“For a long time it had seemed to me that life was about to begin – real life. But there was always some obstacle in the way. Something to be got through first, some unfinished business, time still to be served, a debt to be paid. Then life would begin. At last it dawned on me that these obstacles were my life.” – Alfred Souza
Mr Brilliant sent me an email a few days ago:
“In just eight years Faulkner publishes the following six books: Pylon (1935), Absalom, Absalom! (1936), The Unvanquished (1936), The Wild Palms (1939), The Hamlet (1940), and Go Down Moses (1942). [My note: Well, you almost have to hate him for that.]
“In just ten years, Hemingway publishes In Our Time (1925), The Torrents of Spring and The Sun Also Rises (1926), Men Without Women (1927), A Farewell to Arms (1929), Death in the Afternoon (1932), Winner Take Nothing (1933), and Green Hills of Africa (1935).
“In the 13 years leading to 1608 Shakespeare wrote the following 22 plays: Midsummer Night’s Dream, Romeo and Juliet, Richard II, Merchant of Venice, Henry IV, The Merry Wives of Windsor, As You Like It, Much Ado About Nothing, Henry V, Julius Caesar, Twelfth Night, Hamlet, Troilus & Cressida, Alls Well That Ends Well, Measure for Measure, Othello, King Lear, Macbeth, Antony and Cleopatra, Coriolanus, and Timon of Athens.
“Einstein has far-and-away his most outstanding and productive period from 1905-1915, all sandwiched by the special and general relativity theories.
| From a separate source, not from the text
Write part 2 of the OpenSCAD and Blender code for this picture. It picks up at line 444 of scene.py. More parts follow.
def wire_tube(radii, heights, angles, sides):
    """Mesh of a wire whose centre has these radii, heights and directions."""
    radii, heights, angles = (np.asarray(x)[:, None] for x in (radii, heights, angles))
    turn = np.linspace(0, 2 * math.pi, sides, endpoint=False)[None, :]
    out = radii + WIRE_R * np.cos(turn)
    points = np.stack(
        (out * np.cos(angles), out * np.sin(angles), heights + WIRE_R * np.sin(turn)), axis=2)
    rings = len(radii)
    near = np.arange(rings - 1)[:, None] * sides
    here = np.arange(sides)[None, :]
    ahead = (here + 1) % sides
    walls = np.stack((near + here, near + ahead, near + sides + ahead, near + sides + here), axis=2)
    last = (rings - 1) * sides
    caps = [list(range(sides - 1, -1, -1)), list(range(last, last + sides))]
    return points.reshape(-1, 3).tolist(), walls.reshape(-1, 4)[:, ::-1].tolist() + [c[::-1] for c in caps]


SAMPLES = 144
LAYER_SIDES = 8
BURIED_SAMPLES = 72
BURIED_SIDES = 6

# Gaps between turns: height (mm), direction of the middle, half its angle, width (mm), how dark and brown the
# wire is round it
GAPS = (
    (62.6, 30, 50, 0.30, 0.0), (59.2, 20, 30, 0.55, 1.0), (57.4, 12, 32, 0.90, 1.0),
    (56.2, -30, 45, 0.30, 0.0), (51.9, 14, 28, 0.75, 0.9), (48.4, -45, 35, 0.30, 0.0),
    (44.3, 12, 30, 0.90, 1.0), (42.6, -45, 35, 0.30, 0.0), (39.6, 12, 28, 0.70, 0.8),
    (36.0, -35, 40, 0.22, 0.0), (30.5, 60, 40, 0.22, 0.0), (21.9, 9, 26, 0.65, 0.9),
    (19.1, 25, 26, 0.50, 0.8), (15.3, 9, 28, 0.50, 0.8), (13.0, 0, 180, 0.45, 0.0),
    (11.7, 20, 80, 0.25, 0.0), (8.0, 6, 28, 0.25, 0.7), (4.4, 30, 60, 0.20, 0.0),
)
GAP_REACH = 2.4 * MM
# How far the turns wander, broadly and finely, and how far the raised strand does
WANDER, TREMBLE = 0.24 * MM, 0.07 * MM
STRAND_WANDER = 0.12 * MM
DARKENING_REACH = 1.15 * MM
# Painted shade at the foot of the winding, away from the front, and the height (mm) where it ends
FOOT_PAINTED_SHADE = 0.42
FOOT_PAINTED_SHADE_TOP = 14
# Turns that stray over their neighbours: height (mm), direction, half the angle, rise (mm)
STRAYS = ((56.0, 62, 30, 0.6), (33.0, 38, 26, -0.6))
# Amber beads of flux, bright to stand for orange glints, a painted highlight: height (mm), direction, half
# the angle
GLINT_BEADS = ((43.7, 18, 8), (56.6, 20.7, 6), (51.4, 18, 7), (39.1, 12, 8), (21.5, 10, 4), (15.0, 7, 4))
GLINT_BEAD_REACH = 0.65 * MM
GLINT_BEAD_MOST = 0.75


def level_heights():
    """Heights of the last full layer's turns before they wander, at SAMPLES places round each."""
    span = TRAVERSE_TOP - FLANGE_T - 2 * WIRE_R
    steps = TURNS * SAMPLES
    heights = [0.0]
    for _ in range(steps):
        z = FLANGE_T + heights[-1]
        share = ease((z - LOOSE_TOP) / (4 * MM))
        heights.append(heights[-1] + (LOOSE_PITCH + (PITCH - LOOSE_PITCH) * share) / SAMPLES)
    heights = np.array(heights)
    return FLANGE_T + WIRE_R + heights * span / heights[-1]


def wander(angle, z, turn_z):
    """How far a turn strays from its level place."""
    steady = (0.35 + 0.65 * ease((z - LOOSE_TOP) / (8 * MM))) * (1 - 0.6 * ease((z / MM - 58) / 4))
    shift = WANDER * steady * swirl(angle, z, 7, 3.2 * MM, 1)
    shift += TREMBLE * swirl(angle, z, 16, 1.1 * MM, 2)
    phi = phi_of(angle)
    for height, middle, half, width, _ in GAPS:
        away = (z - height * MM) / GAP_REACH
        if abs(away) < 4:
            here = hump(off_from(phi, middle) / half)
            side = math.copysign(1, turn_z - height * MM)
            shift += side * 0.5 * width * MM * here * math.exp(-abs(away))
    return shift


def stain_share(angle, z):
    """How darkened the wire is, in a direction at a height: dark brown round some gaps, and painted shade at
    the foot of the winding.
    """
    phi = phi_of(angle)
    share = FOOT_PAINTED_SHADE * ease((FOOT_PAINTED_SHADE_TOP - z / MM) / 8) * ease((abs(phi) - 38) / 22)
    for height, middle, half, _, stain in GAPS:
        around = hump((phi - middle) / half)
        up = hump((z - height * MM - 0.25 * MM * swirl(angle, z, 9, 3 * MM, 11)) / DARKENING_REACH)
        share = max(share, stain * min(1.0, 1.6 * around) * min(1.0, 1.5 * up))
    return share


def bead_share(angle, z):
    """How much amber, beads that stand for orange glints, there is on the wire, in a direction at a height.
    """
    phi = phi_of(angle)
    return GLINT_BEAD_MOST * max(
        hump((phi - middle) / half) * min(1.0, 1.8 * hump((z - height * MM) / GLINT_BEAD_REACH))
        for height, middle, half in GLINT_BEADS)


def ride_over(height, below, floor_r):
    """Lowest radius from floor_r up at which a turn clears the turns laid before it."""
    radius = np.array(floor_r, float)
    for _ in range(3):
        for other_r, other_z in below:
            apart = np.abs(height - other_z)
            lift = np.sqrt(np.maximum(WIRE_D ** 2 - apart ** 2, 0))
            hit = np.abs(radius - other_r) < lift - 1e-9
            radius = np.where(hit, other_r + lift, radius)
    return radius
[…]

Darwin publishes five books from 1859-1868: Origin of Species, Orchids, Movements & Habits Climbing Plants, Descent of Man, Variation of Animals and Plants…, plus four other editions of the Origin of Species. Mozart produced almost half of all of his music in the last ten years of his life (Kochel numbers 315-598), 283 compositions in 3650 days.”
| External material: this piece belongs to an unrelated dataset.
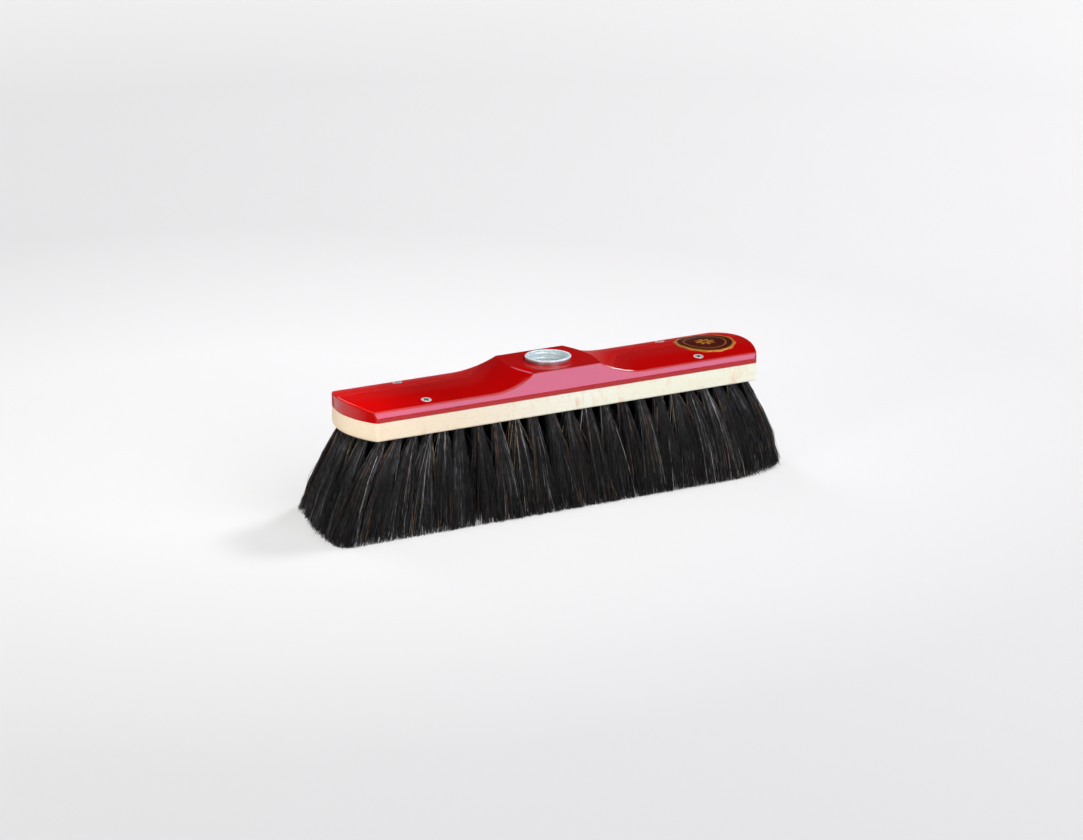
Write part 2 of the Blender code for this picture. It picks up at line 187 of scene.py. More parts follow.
# Flare of the hair, along the head as constant, linear and square terms in y
FLARE_LEFT = (0.0232, -0.304, 9.0)
FLARE_RIGHT = (0.0190, -0.04, 0.0)
FLARE_ACROSS = 0.0171
FLARE_POWER_ALONG = 3.0
FLARE_POWER_ACROSS = 1.6
TUCK_FROM = 0.095
TUCK_RUN = 0.035
TUCK_SHARE = 0.75
TUCK_LIFT = 0.045
TIP_MARGIN = 0.0046
TIP_CORNER = 0.0070
SIDE_MARGIN = 0.0015
FOLD_BACK = 0.4
HAIR_REACH_Y = 0.0489
BOW_LEFT = 0.38
BOW_RIGHT = 0.68

# Single hairs: how they fill a tuft, stray from it, end and sway
SEED = 28
HAIRS_PER_TUFT = 480
HAIR_RADIUS = 0.00013
HAIR_TAPER = 0.05
HAIR_THICKNESS = (0.80, 1.20)
DROPS = np.array([0.0, 0.14, 0.36, 0.66, 1.0])
TUFT_FILL = 0.74
TUFT_FILL_RANGE = (0.88, 1.12)
TUFT_LEAN = (0.0012, 0.0008)
ROOT_FILL = 0.90
HAIR_SCATTER = 0.0011
HAIR_CUT = 0.004
LOCKS_PER_TUFT = 60
LOCK_SCATTER = 0.0012
LOCK_CUT = 0.003
LOCK_PULL_LEAST = 0.15
LOCK_PULL_RANGE = 0.40
STRAY_SHARE = 0.055
STRAY_SCATTER = (0.0060, 0.0020)
STRAY_SWAY = 1.6
SWAY = 0.00105
SWAY_TURN = 5.0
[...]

Mr Brilliant was intrigued, he said, by the compactness of their creativity, those short, significant bursts of powerful writing and thinking, those consecutive years of a bright burning spark flaming up, then sometimes out, but we won’t focus on that part of the story. The examples abound: JMW Turner, Willa Cather, Herman von Helmholtz (Mr Brilliant’s all-time greatest hero), Duke Ellington, Charlie Parker, Carl Friedrich Gauss, Charles Dickens—all of them not just prolific but iconically so, their work and sounds shaped and changed the world.
Call me crazy, but I’m thinking that all this significant output wasn’t because they had finally gotten the 2.4GHz Intel Core 2 Duo MacBook Pro they’d been waiting for and had at last created an office that looked like a Pottery Barn ad. They hadn’t put it off until things were more convenient or they finally were able to purchase that Aeron chair they had always dreamed of or invested in that Bedford Smart Collection that will “allow me to enhance my home with the modern ease of technology without sacrificing the tradition of comfort and style.”
No, their work was driven from some less convenient place inside them, not necessarily by external comfort, convenience, acceptance, number of blog readers, awards, or sales, but something else.
Have I come into my profoundly productive period yet? Have you? Will we know when we’re in it, or will others look back and see it only in retrospect, as we have with Faulkner and Einstein? Or will they not find it at all because we are waiting until we get that new laptop, until we get our filing system set up, or get the kids all grown up, until we get everything else on our to-do list done, or until we acknowledge what makes us burn from the inside out?
These writers and artists and scientists felt a compelling drive from deep inside to say something. What is it that you and I need to say? And in what form? I wonder, if we started today, what might we be able to write or create or make or achieve in the next…oh, I don’t know…the next 37 days or the next ten years?